Description:
Two examples of 3-level hierarchical designs are: clinics with doctors with patients, and schools with classrooms with students. In a study for comparing two groups, the randomization assignment to treatment can occur at any of the three levels.
For level-1 randomization, treatments are randomly assigned at the lowest level. For example, students within a classroom are randomly assigned to the two treatments.
For level-2 randomization, treatments are randomly assigned at the middle level. For example, whole classrooms are randomly assigned to one of the treatments.
For level-3 randomization, the highest-level units are randomly assigned to treatments. For example, each school, with all students of all classes in that school, would receive the one treatment that is randomly assigned to that school.
In PASS, there is a procedure for comparing two means for each of the 3 levels of randomization.
In this video, we will consider level-2 randomization.
Suppose that a new medication has been developed to reduce the healing time following a specific, routine, outpatient surgery.
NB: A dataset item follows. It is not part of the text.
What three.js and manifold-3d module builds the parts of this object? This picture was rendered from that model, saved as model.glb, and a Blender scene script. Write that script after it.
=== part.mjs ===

The study is to be conducted across various outpatient facilities, each with their own doctors and patients.
For various reasons, the researchers plan to randomize the doctors to the treatments, rather than randomizing the whole facilities, or the patients individually.
The researchers wish to determine the number of doctors that will be needed at each facility to achieve 90% power to detect a difference in average healing times.
The number of facilities considered will be 3, 4, and 5.
Counts of 5, 7, and 9 patients per doctor will be assumed.
A mean difference of 6 days will be assumed, with a range of standard deviations between 20 and 30.
The correlations among facilities and among doctors are based on estimates from previous studies.
Due to the number of varying parameters, the analysis will be paused for a live rotation of the 3D plot of the results.
The live rotation 3D plot gives us a look at the effect of all varying parameters in a single plot.
The first report shows the number of doctors needed from each outpatient facility to achieve the desired power.
The various plots can be used to visually compare the effect of the parameter values.